I do not believe there is any sort of “ring fence” between schools and politics. The entire point of public school boards and elections thereto is to enable voters to exercise the political control over the branch of government that is providing public educational service. If your argument indeed is that the public schools should be fully and wholly independently ran by nonelected bureaucrats entirely as they please, with no input from voters whatsoever, while being publicly funded, then well, let me just say that I am adamantly opposed to that, and so is most everyone else. You cannot just claim that “we ring fence schools from politics” and expect people to acquiesce to relinquishing control of the public service they fund and make use of.
> point of public school boards and elections thereto is to enable voters to exercise the political control over the branch of government that is providing public education

Fair enough. Perhaps the answer is school libraries are Constitutionally problematic–we can call them book bazaars and acknowledge that minors under state custody do not have the right to a library.

Politicians removing books from libraries is a clear boundary. These aren't books being put in front of students as part of their curriculum. They aren't even in classrooms. They're in a library, and when we normalize plucking books from school libraries we normalize doing that at public libraries, where there are also nutters levying the same arguments to get books pulled.

I don’t think that non-school public (ie. government-ran) libraries here are any different from legal perspective: since I am funding my local public library, and since the library has a limited budget, I expect to have a say as a voter as to what books I want it to stock and take space on shelves. For example, I am very much opposed to it stocking books in foreign languages, because few people even can read these, and so I don’t consider it an effective use of public resources. This is no different than, say, having a say (through elected representatives) in where I want public infrastructure resources to be spent on. Point is, voters have every right to direct the government to buy or throw away any books from public libraries as they please.

Having the legal argument out of the way, I think that there is very little interest in political action directed to remove books from non-school public libraries. People who can get their books from there, can also just buy them on Amazon, and these certainly are not and will not be banned by any sort of government in the United States. Thus, it would be pointless and ineffectual to exercise political power here.

In any case, it is extremely hard for me to not be angry at activists, who, through language games, are trying to confuse people into supporting their goal, which is to force the people to buy and make easily available to children certain books that the people very much do not want to buy and make easily available to children.

> since I am funding my local public library, and since the library has a limited budget, I expect to have a say as a voter as to what books I want it to stock

Then, put simply, it's not a library. It's a store of books. Libraries have deeper historic, political and legal significance than books the majority wants around. (You can call it whatever you want. But it shouldn't receive federal funding nor the legal protections we extend to libraries.)

> there is very little interest in political action directed to remove books from non-school public libraries

It's a prominent and increasing trend [1].

[1] https://www.ala.org/news/press-releases/2023/03/record-book-...

> Libraries have deeper historic, political and legal significance than books the majority wants around.

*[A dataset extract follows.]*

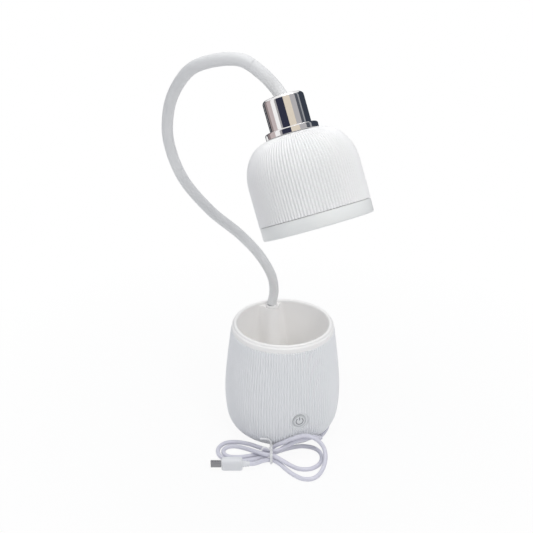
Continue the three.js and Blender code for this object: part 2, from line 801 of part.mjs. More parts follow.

If a public library doesn’t do what the majority of people want, why should they keep it around? In our political system, the people are the sovereign, and they have the ultimate right to decide how they want their government to operate, limited by constitution and other law. Public libraries don’t have a right to independently exist as some sort of feudal benefice, with right to extort the local peasants attached to it. Their existence and operations stem solely from the will of the people, and they will it to work differently or not at all, so shall it be.

> It's a prominent and increasing trend

As far as I can tell, the article linked is overwhelmingly talking about school libraries. Have you read it? I hope you haven’t, otherwise it would be rather dishonest of you to give it as evidence to support the point about non-school libraries.

what exactly bothers you so much about kids reading slightly more mature books exactly? it’s not like 50 shades of grey and 20 copies of A Birth of a Nation are sitting around in school libraries and plenty of kids read well above their age level.